Entre muchos politólogos y sociólogos se tiene la idea de que la etnografía sería un acercamiento subjetivo a lo social que retrata, por medios dudosos, el aquí y el ahora de la realidad de los sujetos estudiados. Por lo tanto, su capacidad heurística resultaría muy limitada al no cuantificar ni dar cuenta de grandes estructuras y procesos sociales que trascienden y determinan la parroquial vida cotidiana de los sujetos. Apenas si hay que enunciar que esta idea de la etnografía es primitiva e ignorante y que dice más del estado de salud intelectual de esas disciplinas que de la práctica etnográfica y antropológica. En El manejo del odio, Nitzan Shoshan nos presenta una etnografía realizada, estrictamente, hace 12 años. Su penetrante mirada y poder analítico nos permiten entender, con mucha claridad y profundidad, lo que culturalmente está sucediendo hoy en Alemania a raíz de su incómoda posición hegemónica en la Unión Europea, su comportamiento en la solución de la crisis financiera de 2008 y de la crisis del euro de 2010, la apertura de la frontera, el reto de la recepción e integración de refugiados de guerra, la creciente influencia del populismo nacionalista de derecha y la violencia xenofóbica, islamofóbica y antisemita, la cual, lamentablemente, se ha vuelto más cotidiana en el país y en Europa. Quien quiera entender la complejidad de estos problemas y su relación con la cultura del capitalismo tardío, El manejo del odio es una lectura imprescindible.
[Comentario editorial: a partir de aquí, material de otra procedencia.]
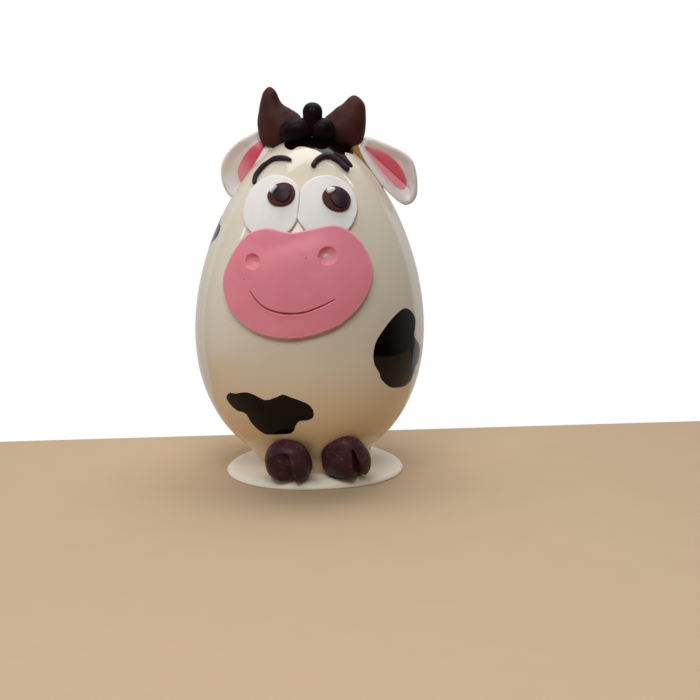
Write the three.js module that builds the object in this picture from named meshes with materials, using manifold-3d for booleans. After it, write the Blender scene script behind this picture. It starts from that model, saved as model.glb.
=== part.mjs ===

Una última anotación. En el libro hay un protagonista ubicuo más que no mencioné, pero que resulta ser el escenario central de la vida de los personajes retratados por Nitzan Shoshan: Berlín oriental. No exagero si digo que El manejo del odio bien podría ser una viñeta extemporánea de la grandiosa novela de Alfred Döblin, Berlín Alexanderplatz.